**Set task**. Give all of the lines again exactly as they read.

begin

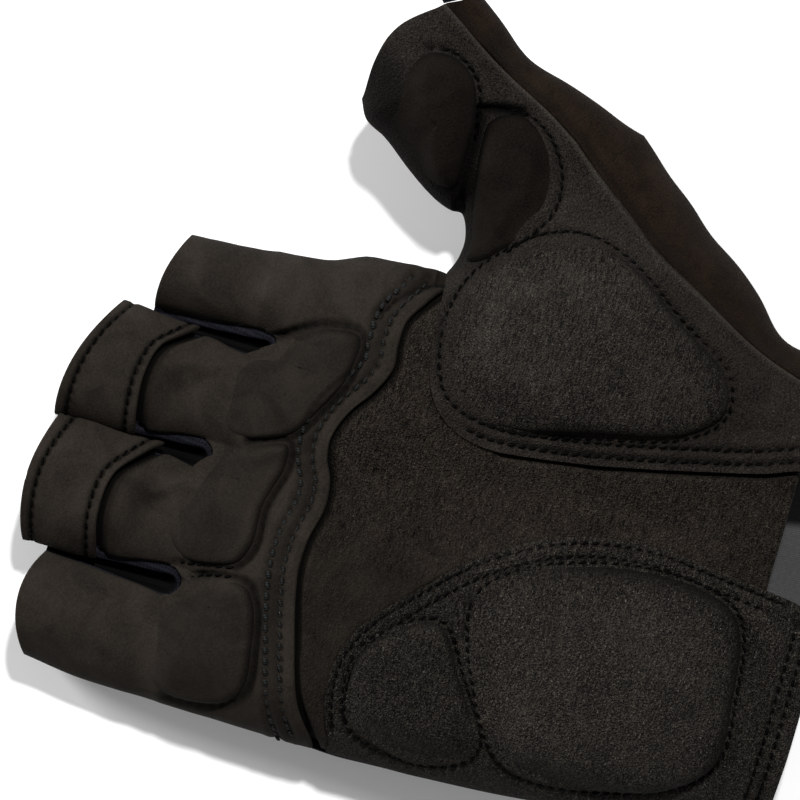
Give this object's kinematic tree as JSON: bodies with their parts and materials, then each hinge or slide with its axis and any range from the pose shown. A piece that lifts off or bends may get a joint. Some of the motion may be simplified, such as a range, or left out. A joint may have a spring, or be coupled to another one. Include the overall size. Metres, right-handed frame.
{
  "type": "cycling glove",
  "caption": "Right-hand cycling glove with open fingers and thumb, hollow from cuff to stalls, with a padded, panelled palm and a vent in the cuff.",
  "frame": {"origin": "on the floor under the middle of the glove's box, with the glove lying on its back, palm up", "axes": "+X from the little finger towards the thumb, +Y from the cuff towards the fingertips, +Z out of the palm"},
  "size_m": [0.1476, 0.153, 0.0356],
  "materials": {
    "palm_suede": "matt synthetic suede",
    "pad_suede": "grained synthetic suede over foam",
    "thumb_fleece": "soft brushed suede",
    "stretch_cloth": "fine stretch knit",
    "cuff_lining": "smooth brushed knit"
  },
  "bodies": {
    "root": {"palm_panel": "palm_suede", "finger_panel": "palm_suede", "thenar_panel": "palm_suede", "heel_panel": "palm_suede", "pull_tab_ring": "palm_suede", "pull_tab_middle": "palm_suede", "knuckle_pad_index": "pad_suede", "knuckle_pad_ring": "pad_suede", "knuckle_pad_little": "pad_suede", "thenar_pad": "pad_suede", "heel_pad_small": "pad_suede", "heel_pad_large": "pad_suede", "thumb_tip_pad": "pad_suede", "thumb_web_patch": "pad_suede", "thumb_back_panel": "thumb_fleece", "back_panel": "stretch_cloth", "gusset_ring_little": "stretch_cloth", "gusset_middle_ring": "stretch_cloth", "gusset_index_middle": "stretch_cloth", "thumb_binding": "stretch_cloth", "cuff_lining": "cuff_lining"}
  },
  "joints": []
}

end

**Output**.
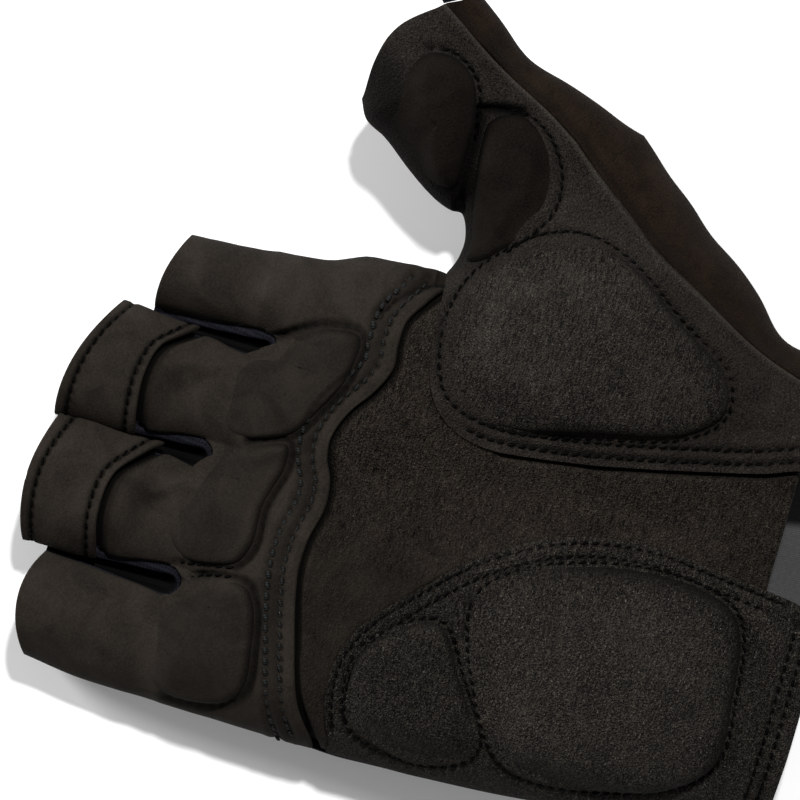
Give this object's kinematic tree as JSON: bodies with their parts and materials, then each hinge or slide with its axis and any range from the pose shown. A piece that lifts off or bends may get a joint. Some of the motion may be simplified, such as a range, or left out. A joint may have a spring, or be coupled to another one. Include the overall size. Metres, right-handed frame.
{
  "type": "cycling glove",
  "caption": "Right-hand cycling glove with open fingers and thumb, hollow from cuff to stalls, with a padded, panelled palm and a vent in the cuff.",
  "frame": {"origin": "on the floor under the middle of the glove's box, with the glove lying on its back, palm up", "axes": "+X from the little finger towards the thumb, +Y from the cuff towards the fingertips, +Z out of the palm"},
  "size_m": [0.1476, 0.153, 0.0356],
  "materials": {
    "palm_suede": "matt synthetic suede",
    "pad_suede": "grained synthetic suede over foam",
    "thumb_fleece": "soft brushed suede",
    "stretch_cloth": "fine stretch knit",
    "cuff_lining": "smooth brushed knit"
  },
  "bodies": {
    "root": {"palm_panel": "palm_suede", "finger_panel": "palm_suede", "thenar_panel": "palm_suede", "heel_panel": "palm_suede", "pull_tab_ring": "palm_suede", "pull_tab_middle": "palm_suede", "knuckle_pad_index": "pad_suede", "knuckle_pad_ring": "pad_suede", "knuckle_pad_little": "pad_suede", "thenar_pad": "pad_suede", "heel_pad_small": "pad_suede", "heel_pad_large": "pad_suede", "thumb_tip_pad": "pad_suede", "thumb_web_patch": "pad_suede", "thumb_back_panel": "thumb_fleece", "back_panel": "stretch_cloth", "gusset_ring_little": "stretch_cloth", "gusset_middle_ring": "stretch_cloth", "gusset_index_middle": "stretch_cloth", "thumb_binding": "stretch_cloth", "cuff_lining": "cuff_lining"}
  },
  "joints": []
}